Lately, though, Papa John’s been arriving on time, serving up hot pizza to Senate Majority Leader Harry Reid and the White House just as ordered, not an ingredient out of place. First, it was a budget deal with more up-front spending (via smaller sequestration) and budget savings stuffed into the out-year crust (always a Beltway favorite). Then there was a double-cheese deep-dish debt deal that didn’t raise the legal borrowing authority but suspended it for a full year—there’s nothing like a calorie-free slice of federal debt to tide you over before a midterm election.
Reid now beams his approval and would, if possible, give Papa John Boehner a Yelp! shout-out for the ages. So would Obama, so long as the pizza is veggie and no soda was delivered on the side (“Let’s Move,” after all, isn’t a suggestion).
The time has come to wonder what Papa John has been up to all this time—and if his deliveries are any different or his customers actually more satisfied. That requires reexamining whom Papa John was serving, what he was selling, and how he defined success.

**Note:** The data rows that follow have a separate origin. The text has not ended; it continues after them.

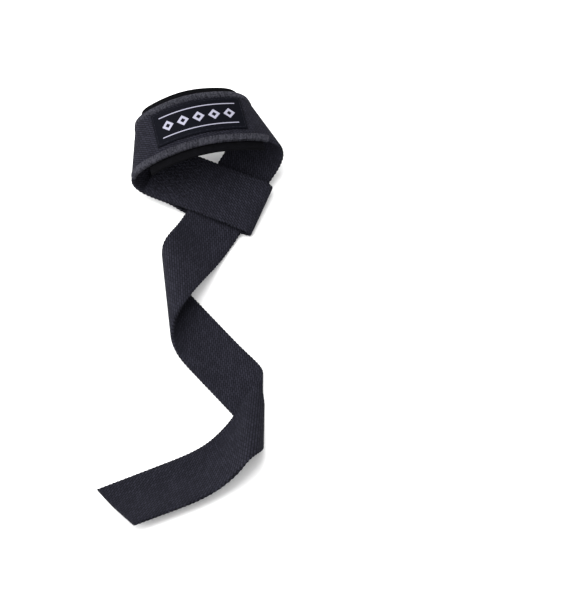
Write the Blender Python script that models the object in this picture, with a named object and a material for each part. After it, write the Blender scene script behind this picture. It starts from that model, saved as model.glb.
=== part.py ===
"""Weightlifting strap: one band of heavy cotton webbing lying on a table.

The webbing's end is folded back over itself and sewn down, which leaves a flat
eye. From the eye the band rolls up and over as the wrist loop, passes through
the eye, and turns over twice on its way to the free end. A padded lining sits
inside the wrist loop and a woven patch outside it.
"""
import math

import bpy
import numpy as np

for old in list(bpy.data.objects):
    bpy.data.objects.remove(old, do_unlink=True)

# Driving sizes, in metres.
STRAP_WIDTH = 0.038
STRAP_THICK = 0.0025
SEAM_LENGTH = 0.031        # stretch of the folded end that is sewn down
EYE_LENGTH = 0.0405        # inside length of the eye
WRIST_LENGTH = 0.198       # webbing of the wrist loop, from the folded end to the eye
TAIL_LENGTH = 0.306        # webbing from the eye to the free end
END_SLANT_DEG = 14.5       # how far off square the free end is cut
EYE_HEADING_DEG = -22.6    # which way the eye points on the table
EYE_TILT_DEG = 6.6         # the eye's far edge lies a little higher
EYE_DIP_DEG = 1.3          # and its folded end a little lower
EYE_PINCH = 0.0018         # how far the eye crowds the edge of the webbing in it
PAD_LENGTH = 0.082
PAD_OVERHANG = 0.006       # lining that shows past each edge of the webbing
PAD_THICK = 0.0045
PATCH_LENGTH = 0.060
PATCH_WIDTH = 0.025
PATCH_THICK = 0.0008
FIT_GAP = 0.0003           # between pieces that are sewn face to face

FOLD_OPENING = 0.39        # spacing of the fold's two layers, as a share of the fold's length
LAYER_SPACING = 3.1        # spacing of the layers' middles in the eye, in thicknesses
SEAM_SPACING = 1.16        # and where they are sewn together

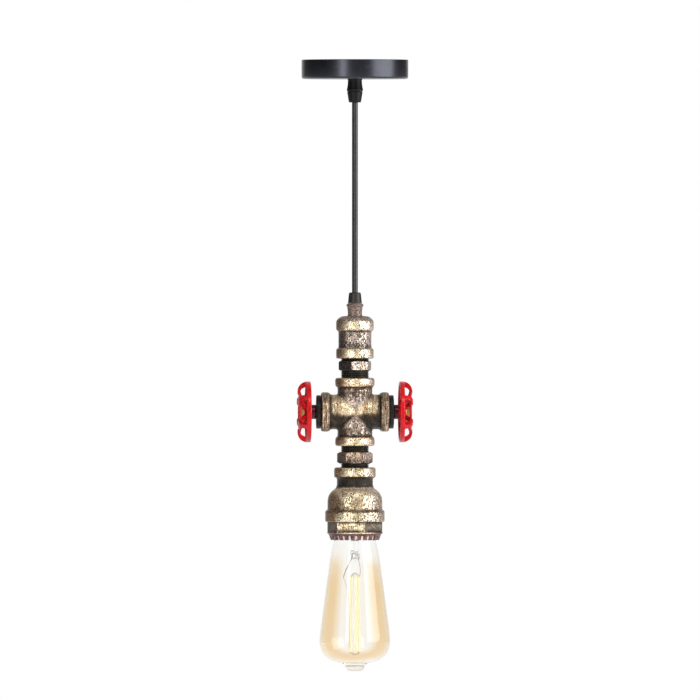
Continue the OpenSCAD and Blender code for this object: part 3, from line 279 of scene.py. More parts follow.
def antiqueIron(name, stops, seed, cross=False, **changes):
    look = dict(ironLook, **changes)
    material, tree, shader = startMaterial(name, {"Specular IOR Level": look["gloss"],
                                                  "Specular Tint": look["sheen"]})
    shift = (seed * 0.37, seed * 0.21, seed * 0.11)
    plain = placedVector(tree, shift=shift)
    streaks = placedVector(tree, look["streak"], shift)
    places = [place * mm for place, _ in stops]
    lowest, highest = min(places), max(places)
    if cross:
        arm = addNode(tree, "ShaderNodeGroup", {"Vector": placedVector(tree)}, node_tree=crossArm).outputs
        zones = armZones(tree, arm)
        streaks = mixColour(tree, arm["Side Arm"], streaks, placedVector(tree, look["ringwise"], shift))
        place = arm["Reach"]
    else:
        place = axisOf(tree, placedVector(tree), "Z")
    coverage = ramp(tree, mapRange(tree, place, lowest, highest),
                    [((p * mm - lowest) / (highest - lowest), c) for p, c in sorted(stops)])
    if cross:
        coverage = armCoverage(tree, coverage, arm, zones)
    facing = axisOf(tree, tree.nodes.new("ShaderNodeTexCoord").outputs["Normal"], "X")
    # Painted light and shade by side: masks from how far a face turns towards +X or towards -X.
    rightward = mapRange(tree, facing, *look["rightFrom"], smooth=True)
    leftward = mapRange(tree, facing, look["leftFrom"], look["leftFrom"] - 0.35, smooth=True)
    worn = mathNode(tree, "MULTIPLY_ADD", leftward, look["leftWorn"], coverage)

    # Masks: brush strokes, broad patches, rust, pale paint and flecks
    brushed = blotchMask(tree, streaks, look["fine"], worn, 0.05, 7.0, 0.7)
    broad = blotchMask(tree, plain, 125.0, mathNode(tree, "MULTIPLY_ADD", worn, 0.7, 0.17), 0.12, 6.0, 0.7)
    rusty = blotchMask(tree, plain, 260.0, 0.3, 0.08, 6.0)
    light = blotchMask(tree, streaks, 300.0, mathNode(tree, "SUBTRACT", worn, 0.2), 0.14, 6.0, 0.7)
    flecks = blotchMask(tree, plain, 1500.0, mathNode(tree, "MULTIPLY_ADD", worn, 0.35, 0.12), 0.05, 3.0)

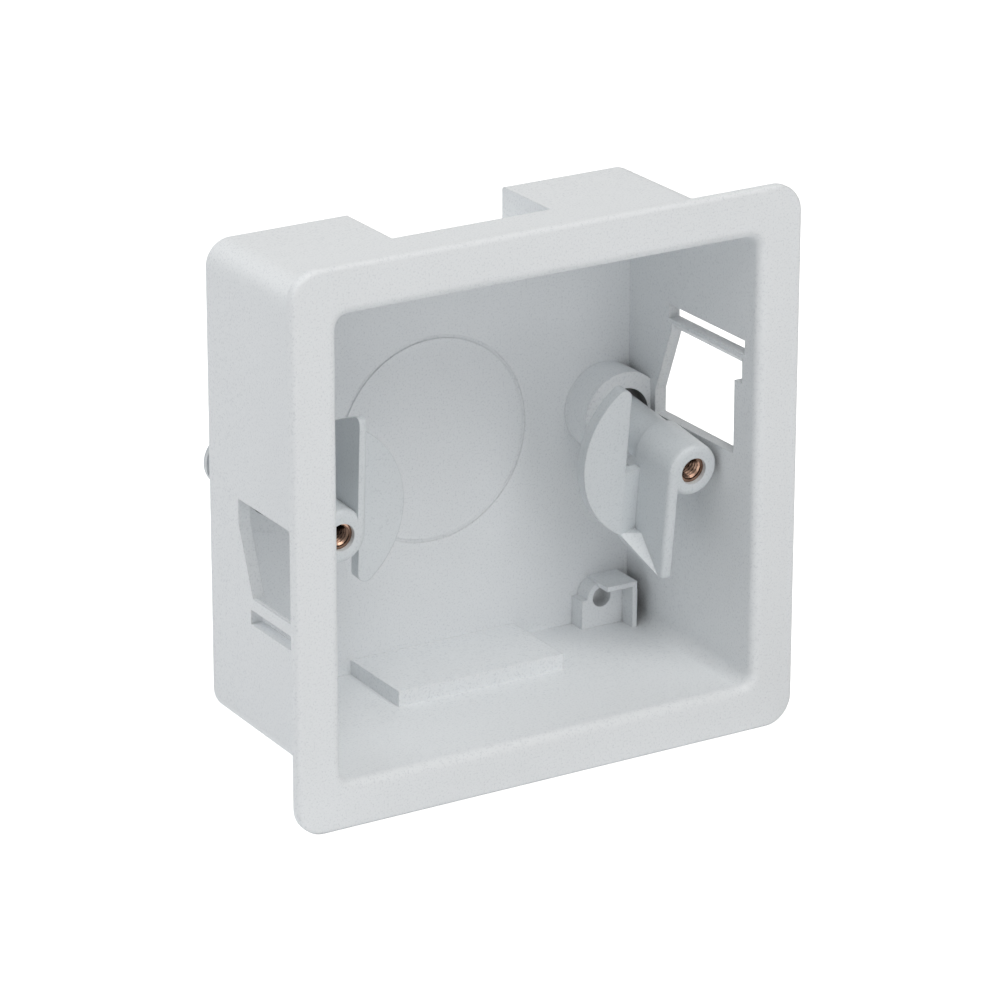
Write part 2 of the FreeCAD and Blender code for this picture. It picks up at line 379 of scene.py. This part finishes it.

It’s always dangerous to go back through history and divine master strategy from manic improvisation. Even Boehner’s closest and most trusted aides don’t pretend Papa John wasn’t frustrated, furious, and at times befuddled by his conference’s stubborn refusal to comprehend the path from what they wanted to what could pass Congress and what Obama would sign. Papa John’s loyalists don’t pitch tactical brilliance. They speak softly of survival, like dazed passengers emerging from an icy interstate spin out.